Charity Rehab pays 12 top staff members more than €100,000, with 77 staff earning more than €65,000.
Plus, CEO Angela Kerins is paid €240,000 while another 11 executives at the charity earn over €100,000.
The charity released further details of the salaries paid to senior staff in response to a list of questions from the PAC sent to the charity on March 4.
Environment Minister Phil Hogan criticised PAC chairman John McGuinness last night, accusing him of "behaving politically" in his role.
According to the rules of PAC its chairman should be above party politics at all times while acting in his role examining the use of taxpayers' money.
Mr Hogan said Mr McGuinness had personalised issues by focusing on former Fine Gael director of elections, Frank Flannery.
On Monday Mr Flannery resigned as a director at the charity and as a Fine Gael consultant, following calls for him to appear before PAC to answer questions about pay and pensions at Rehab.
"Mr McGuinness, the chairman, has said today that it wasn't about Frank Flannery at all – that it was about Rehab.
"But he wasn't saying that on the local radio stations around the country yesterday. So, I have to come to the conclusion on that basis that Mr McGuinness is behaving politically," said Mr Hogan.
Mr McGuinness and other PAC colleagues have rejected the accusations and said that Mr Flannery's failure to answer questions at the committee had caused the controversy.
When asked about the criticisms of Mr Flannery by Fine Gael Wicklow TD, Simon Harris, Minister Hogan said he was not aware of those.
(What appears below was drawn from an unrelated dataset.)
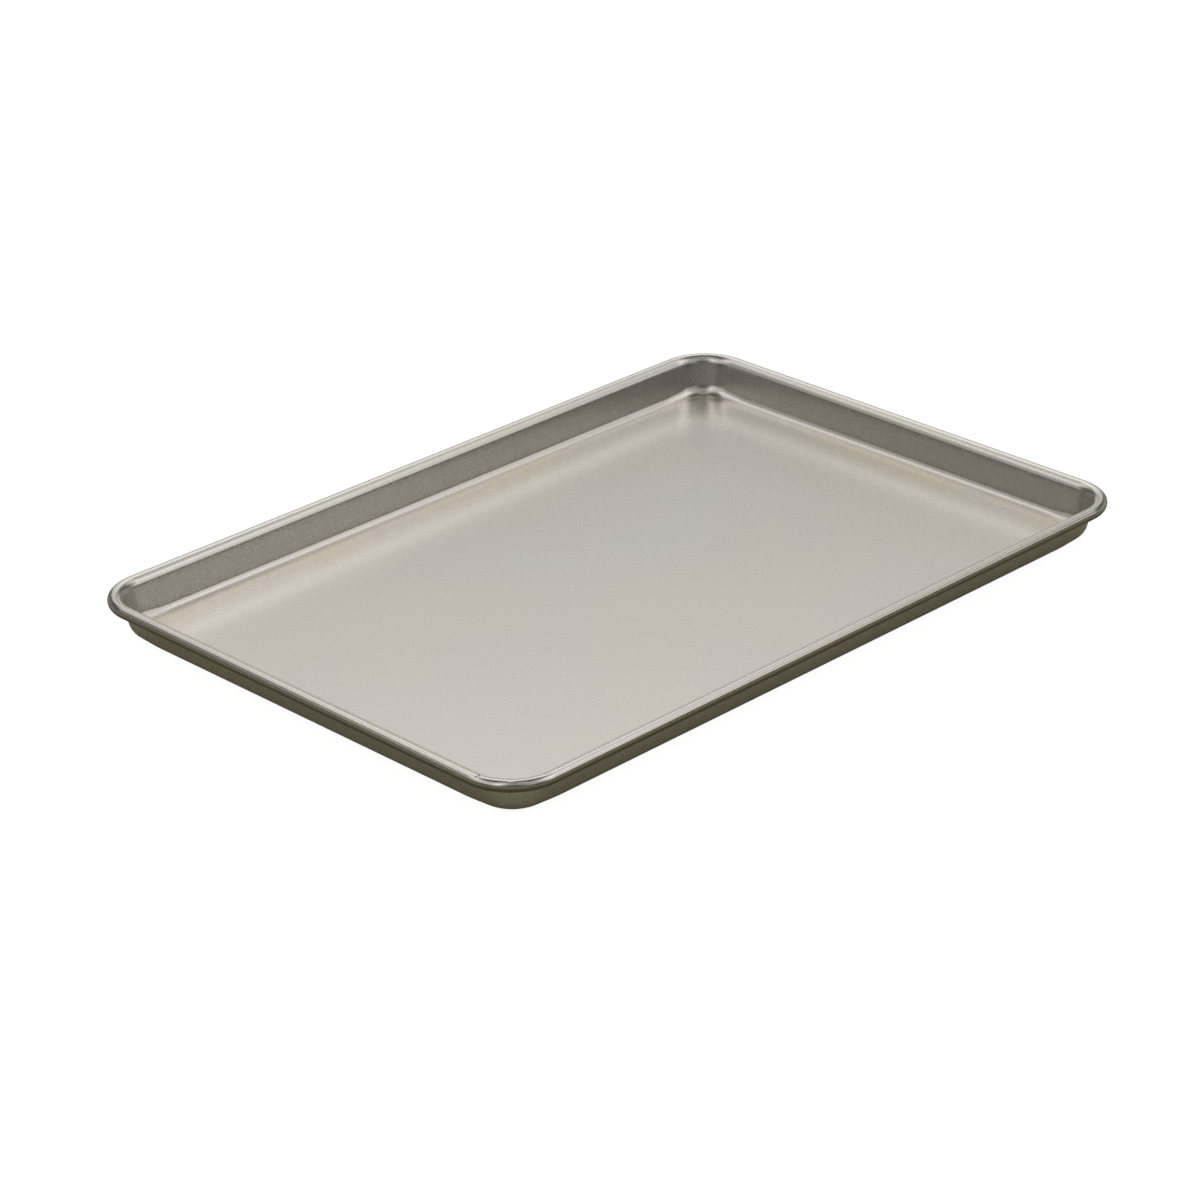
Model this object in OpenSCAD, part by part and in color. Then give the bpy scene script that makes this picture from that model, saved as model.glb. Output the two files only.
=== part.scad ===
// Jelly roll pan: a shallow tray pressed from one sheet of steel, its edge curled round a wire.
// Millimetres, +Z up. The origin is on the table, under the middle of the pan.
// X runs along the long sides and Y along the short sides.

/* [Pan] */
// Overall length, over the rolled rim
pan_len = 405; // [250:1:600]
// Overall width, over the rolled rim
pan_wid = 277; // [180:1:450]
// Overall height, from the table to the top of the rolled rim
pan_h = 20; // [14:0.5:36]
// Radius of the corners in plan, to the outside of the rolled rim
corner_r = 26; // [22:0.5:70]

/* [Pressed sheet] */
// Thickness of the steel sheet
sheet_t = 0.8; // [0.5:0.05:1.5]
// Lean of the walls away from upright, in degrees
wall_draft = 12; // [5:0.5:20]
// Inside radius of the cove where the floor turns up into the wall
cove_r = 4.5; // [2:0.25:7]

/* [Rolled rim] */
// Diameter of the wire that the rim is rolled round
wire_d = 3.8; // [2:0.1:6]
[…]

"I'm not a member of PAC. I didn't read about them – I read the comments made by John McGuinness," he said.
The minister paid a glowing tribute to the work of Mr Flannery for Rehab and Fine Gael.
He said Mr Flannery worked with Rehab since 1973 and was CEO for 25 years building it into a world class organisation.
"I think that an awful lot of families in this country are very grateful to him," the minister said.